Trademarks can be used to protect words, phrases, symbols, and emblems to identify one's goods or services. Trademark registration can remain indefinitely as long as it is used in commerce and is renewed every ten years. As a result, trademarks are one of the most important IP protections for enterprises, as trademark registration allows the owner of the mark exclusive rights to use it and bans others from using similar marks that may cause consumer confusion.

The Trademarks Act of 1999 was passed to ensure the registration of trademarks for goods and services, improve their protection, and stop using fraudulent or fake marks. The common type of trademark infringement is covered under Section 29 of the Trademark Act.

The following conditions must be met to constitute an infringement of the registered trademark:

  • The individual is not authorized to use the trademark.

  • The infringing trademark is similar or identical, or deceptively similar to an already registered trademark.

  • The infringing trademark is must be used in the ordinary course of the registered proprietor's or user's business.

  • The infringing trademark must be printed in advertisements, invoices, or bills because simple oral use of a trademark does not constitute infringement.

  • Using the entire registered trademark or an adopted trademark with a few additions and changes.


Industrial Designs safeguard a product or object's decorative or aesthetically pleasing features. They cover the aesthetic elements that give a product a distinctive appearance, such as shape, arrangement, pattern, or decoration. Unauthorized copying and imitation are prevented by industrial design protection.

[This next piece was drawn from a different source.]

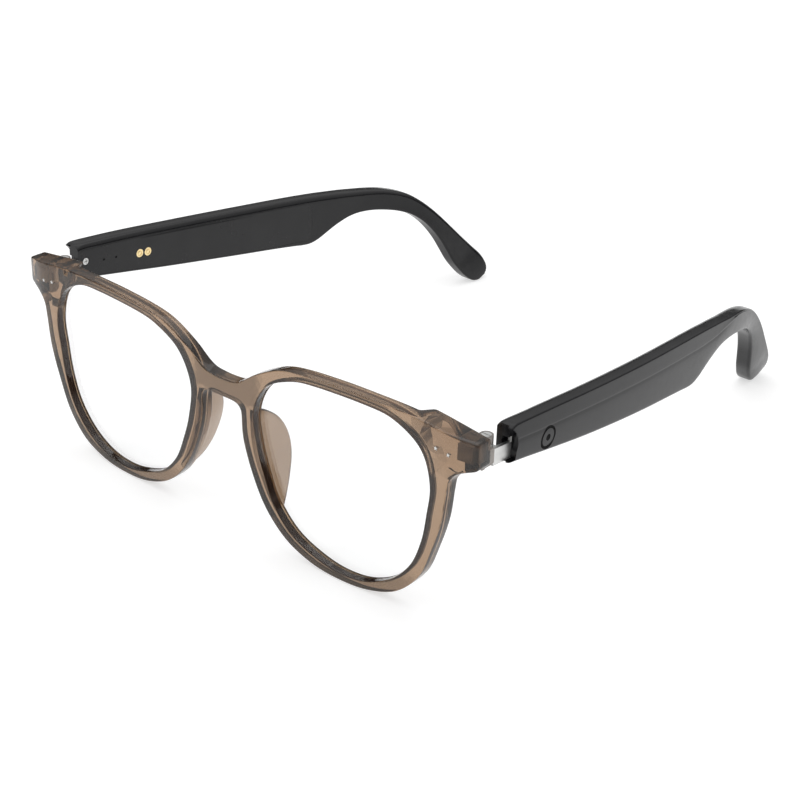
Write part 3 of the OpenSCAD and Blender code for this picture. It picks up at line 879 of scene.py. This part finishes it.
def place_on_both(piece, slot, body, node):
    """Finishes the left piece and its mirrored copy on the right."""
    twin = mirror_copy(piece, piece.name + "_right")
    for obj, side in ((piece, "left"), (twin, "right")):
        finish_piece(obj, slot, body + ("_" + side if body != "front" else ""), node + "_" + side)


def place_metal():
    contacts = join("contacts", [inner_part("contact", *c, CONTACT_PROFILE) for c in CONTACTS])
    place_on_both(contacts, "gold", "temple", "charge_contacts")
    place_on_both(tongue_screw(), "bright_steel", "temple", "tongue_screw")
    place_on_both(join("pins", [star_pin(*p) for p in PINS]), "bright_steel", "front", "front_pins")


make_front_assembly()
lens = make_lens()
twin = mirror_copy(lens, "lens_glass_right")
finish_piece(lens, "clear_lens", "front", "lens_left")
finish_piece(twin, "clear_lens", "front", "lens_right")
for piece in (lens, twin):
    piece.data.materials.append(lens_rim())
place_temples()
place_metal()


# ---------- floor, light, camera ----------
def floor():
    bm = bmesh.new()
    bmesh.ops.create_grid(bm, x_segments=8, y_segments=8, size=3)
    obj = new_object("floor", bm)
    obj.location.z = -0.0001
    m = Mat("floor_paper", Roughness=0.9, Specular_IOR_Level=0.1, Emission_Strength=0.6)
    m.tint(m.noise(3, 2), ((0.54, 0.54, 0.54), (0.56, 0.56, 0.56)))
    m.shader.inputs["Emission Color"].default_value = (1, 1, 1, 1)
    obj.data.materials.append(m.mat)


def area(name, location, target, size, power):
    data = bpy.data.lights.new(name, "AREA")
    data.shape = "RECTANGLE"
    data.size, data.size_y = size
    data.energy = power
    obj = bpy.data.objects.new(name, data)
    obj.location = location
    obj.rotation_mode = "QUATERNION"
    obj.rotation_quaternion = (Vector(target) - Vector(location)).to_track_quat("-Z", "Y")
    bpy.context.scene.collection.objects.link(obj)


def studio():
    """A dim room that is bright overhead, so that the black plastic reads as black under soft light."""
    sky = bpy.data.worlds.new("studio")
    bpy.context.scene.world = sky
    sky.use_nodes = True
    tree = sky.node_tree
    place = tree.nodes.new("ShaderNodeTexCoord")
    split = tree.nodes.new("ShaderNodeSeparateXYZ")
    ramp = tree.nodes.new("ShaderNodeValToRGB")
    stops = ramp.color_ramp.elements
    stops[0].position, stops[0].color = 0.1, (0.02, 0.02, 0.02, 1)
    stops[1].position, stops[1].color = 0.8, (0.8, 0.8, 0.8, 1)
    middle = stops.new(0.45)
    middle.color = (0.7, 0.7, 0.7, 1)
    tree.links.new(place.outputs["Generated"], split.inputs["Vector"])
    tree.links.new(split.outputs["Z"], ramp.inputs["Fac"])
    tree.links.new(ramp.outputs["Color"], tree.nodes["Background"].inputs["Color"])
    area("overhead", (-0.15, 0.1, 0.9), (0, 0, 0), (1.0, 1.0), 2.6)
    area("front_left", (-0.6, -0.7, 0.6), (0, 0, 0.03), (0.4, 0.6), 1.3)


def camera():
    azimuth, elevation, roll = (math.radians(a) for a in (39.71, 27.29, 1.91))
    back = Vector((math.sin(azimuth) * math.cos(elevation), -math.cos(azimuth) * math.cos(elevation),
                   math.sin(elevation)))
    right = Vector((math.cos(azimuth), math.sin(azimuth), 0))
    up = back.cross(right)
    across = right * math.cos(roll) + up * math.sin(roll)
    upward = up * math.cos(roll) - right * math.sin(roll)
    turn = Matrix((across, upward, back)).transposed()
    data = bpy.data.cameras.new("camera")
    data.sensor_width = 36
    data.lens = 84.34
    data.clip_start = 0.01
    obj = bpy.data.objects.new("camera", data)
    obj.matrix_world = Matrix.Translation(world(281.25, -277.73, 237.06)) @ turn.to_4x4()
    bpy.context.scene.collection.objects.link(obj)
    bpy.context.scene.camera = obj


floor()
studio()
camera()
bpy.context.scene.view_settings.view_transform = "Standard"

The protection provided by Industrial Design is that the owner of the registered industrial design has the right to forbid others from producing, distributing, or importing goods with designs that are copies of or strikingly similar to the protected design.

The products eligible for industrial design protection include - industrial goods, handmade things, domestic products, lighting equipment, jewellery, electronic devices, textiles, etc.

The law relating to the protection of designs in India is the Designs Act of 2000. The act intends to encourage the creation of unique and original designs while balancing competing interests by allowing the owner of a registered design a limited-time monopoly right to use that design. The act comprises provisions related to design registration, copyright in registered designs also, moreover industrial and international exhibitions, the restoration of expired designs, the fine for violating registered design rights, etc.

The Designs Act of 2000 protects designs that are registered under the act. It protects the design for ten years, which can be extended for another 5 years, but it should be done before the expiration of the 10 years.

It is essential to protect your Intellectual Property before it's too late!